TEHDİT EDİLDİM: Parti dışı ocakların, şahsıma tehdit boyutundaki açıklamalarına sessiz kalamam. Milletvekilinin görevini yapmasına mani olacak saldırılara karşı koymak öncelikle insanlık görevidir.
‘İktidara ulaşmak disiplin suçu mu?'
HEDEF İKTİDAR OLMAK: Siyasal partilerin hedefi iktidar olmaktır. Seçim hükümetinde de olsa iktidara ulaşmak, disiplin suçu olarak kabul ediliyor ise partim bunu açıkça deklare etmelidir. Halbuki partiler, dernek veya vakıf değildir. Yıllardır iktidara ulaşamamış partimizin, seçim hükümetinde söz sahibi olması parti menfaati aleyhine olmayıp tam aksine lehinedir. Ben, partide herhangi bir kimse değilim. Hem partimin genel başkan yardımcısıyım, hem de partimin tüm fikri, zihni, fiili, hukuki birikimi ve tecrübesine sahip, tarihi sorumluluğu bulanan birisiyim. Partimin de tüzüğün de üstünde de değilim ama, sokağa çıktığımda herhangi bir partilimden daha çok seçmenle muhatap oluyorum. Bu seçmenlerin tamamına yakını, niçin iktidara talip olmadığımız noktasında eleştiriler yapmaktadır. Seçmenlerin talebi göz ardı edilemez. Ben sadece, partimi iktidar yaptım. Başka bir disiplin fiili işlemedim. Bunu kimse ileri süremez. Genel Başkanımı eleştiren en ufak bir davranışım olmamıştır.

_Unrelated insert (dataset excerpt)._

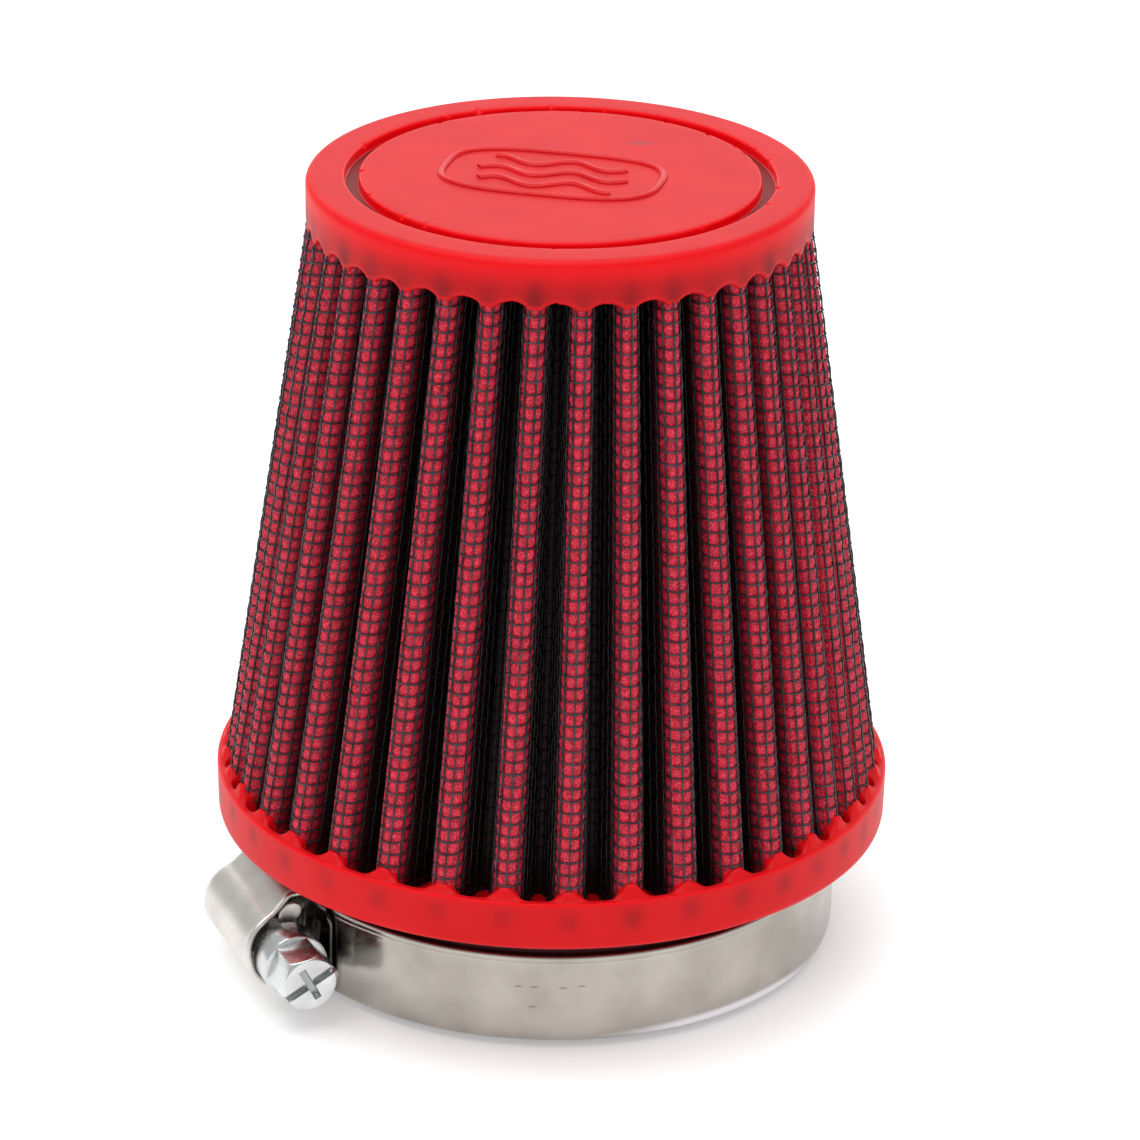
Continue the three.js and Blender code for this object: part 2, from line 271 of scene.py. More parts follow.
def mix_colors(tree, factor, first, second, blend="MIX"):
    """Two colours mixed. The factor and the colours are sockets or plain values."""
    node = tree.nodes.new("ShaderNodeMix")
    node.data_type = "RGBA"
    node.blend_type = blend
    colors = [s for s in node.inputs if s.type == "RGBA"]
    for target, value in zip((node.inputs["Factor"], *colors), (factor, first, second)):
        if isinstance(value, tuple):
            target.default_value = (*value, 1)
        elif isinstance(value, float):
            target.default_value = value
        else:
            tree.links.new(value, target)
    return [s for s in node.outputs if s.type == "RGBA"][0]


def round_spot(tree, centre, radii):
    """1 at a point given in millimetres, fading to 0 at the radii round it."""
    scale = [1 / (radius * MM) for radius in radii]
    shift = [-c * MM * k for c, k in zip(centre, scale)]
    spot = add_node(tree, "TexGradient", Vector=object_place(tree, scale, shift))
    spot.gradient_type = "SPHERICAL"
    return spot.outputs["Fac"]


def attribute_value(tree, name):
    node = tree.nodes.new("ShaderNodeAttribute")
    node.attribute_name = name
    return node.outputs["Fac"]


def add_bump(tree, shader, height, distance_mm, strength=1.0, after=None):
    """Raises the surface by a height's value, on top of an earlier bump if there is one."""
    node = add_node(tree, "Bump", Strength=strength, Distance=distance_mm * MM, Height=height)
    if after is not None:
        set_sockets(node, Normal=after)
    set_sockets(shader, Normal=node.outputs["Normal"])
    return node.outputs["Normal"]


def paint_over(material, amount, color):
    """Blends a colour over a material's own, as far as the amount says at each place."""
    tree = material.node_tree
    base = tree.nodes["Principled BSDF"].inputs["Base Color"]
    tree.links.new(mix_colors(tree, amount, base.links[0].from_socket, color), base)


def paint_spot(material, centre, radii, reach, amount, color):
    """Blends a colour over a soft round spot, by the full amount where the spot passes reach."""
    tree = material.node_tree
    spot = round_spot(tree, centre, radii)
    paint_over(material, ramp(tree, spot, [(0.0, (0, 0, 0)), (reach, (amount,) * 3)]), color)


def moulded_rubber():
    """Satin red polyurethane. Each point says how dark it is painted, for smudges where potted
    folds show through and for painted shade; how much darker its groove floor is; how wet it is;
    and how much painted light brightens its red."""
    material, tree, shader = node_material("red polyurethane")
    cloud = ramp(tree, object_noise(tree, 140, 4.0), [
        (0.3, (0.58, 0.004, 0.007)),
        (0.7, (0.65, 0.007, 0.011)),
    ])
    # painted light: a brighter, purer red
    painted_light = mix_colors(tree, attribute_value(tree, "painted_light"), cloud, (0.92, 0.004, 0.009))
    # smudges where potted folds show through, and painted shade, mixed towards near black
    shade = attribute_value(tree, "smudge_and_painted_shade")
    shaded = mix_colors(tree, shade, painted_light, (0.045, 0.005, 0.008))
    # a darker red on the groove's floor
    groove_floor_darkening = attribute_value(tree, "groove_floor_darkening")
    groove_floor_darkened = mix_colors(tree, groove_floor_darkening, shaded, (0.13, 0.008, 0.008))
    rough = number_ramp(tree, attribute_value(tree, "wet"), 0.46, 0.16, 0.0, 1.0)
    set_sockets(shader, Base_Color=groove_floor_darkened, Roughness=rough, IOR=1.25)
    set_sockets(
        shader, Subsurface_Weight=0.35, Subsurface_Scale=0.0013, Subsurface_Radius=(1.0, 0.10, 0.08))
    # a small grey scuff on the cap
    paint_spot(material, (9.9, 12.5, TOP), (2.2, 1.3, 1.0), 0.9, 0.5, (0.12, 0.06, 0.07))
    skin = add_bump(tree, shader, object_noise(tree, 2600, 2.0), 0.02, 0.5)
    add_bump(tree, shader, object_noise(tree, 420, 2.0), 0.05, 0.35, after=skin)
    return material


def oiled_cotton():
    """Red oiled gauze: fine threads, small dark specks, painted shade almost black in the folds."""
    material, tree, shader = node_material("red oiled gauze")
    threads = object_noise(tree, 5200, 2.0, 0.6)
    color = ramp(tree, threads, [
        (0.30, (0.26, 0.002, 0.012)),
        (0.48, (0.70, 0.014, 0.044)),
        (0.70, (0.97, 0.100, 0.155)),
    ])
    blotches = ramp(tree, object_noise(tree, 900, 2.0), [
        (0.28, (0.62, 0.55, 0.58)),
        (0.55, (1.0, 1.0, 1.0)),
    ])
    surface = mix_colors(tree, 1.0, color, blotches, "MULTIPLY")
    gap = number_ramp(tree, thread_gaps(tree, 1500), 0.75, 0.0, 0.06, 0.22)
    surface = mix_colors(tree, gap, surface, (0.09, 0.001, 0.004))
    depth = attribute_value(tree, "depth")
    # painted shade, almost black down in the folds
    dark = mix_colors(tree, depth, surface, (0.014, 0.002, 0.003))
    set_sockets(shader, Base_Color=dark, Roughness=0.5, IOR=1.32)
    add_bump(tree, shader, threads, 0.05, 0.8)
    return material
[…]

‘Savunma hakkım kısıtlanmıştır'
HAKSIZLIK YAPILDI: Savunma istem yazısı, 31 Ağustos 2015'te tarafıma tebliğ edilmiştir. MDK'nın, savunma hakkımı 15 günden 7 güne düşürmesi de, savunma hakkımın kısıtlanması mahiyetindedir. Ayrıca tebliğ tarihine göre savunma hakkım 7 günlük süre de dolmadan, 5. günde jet hızıyla gerçekleştirilmesi, söz konusu ihraç kararının baskıyla verildiğini ve haksız olduğunu ortaya koymaktadır.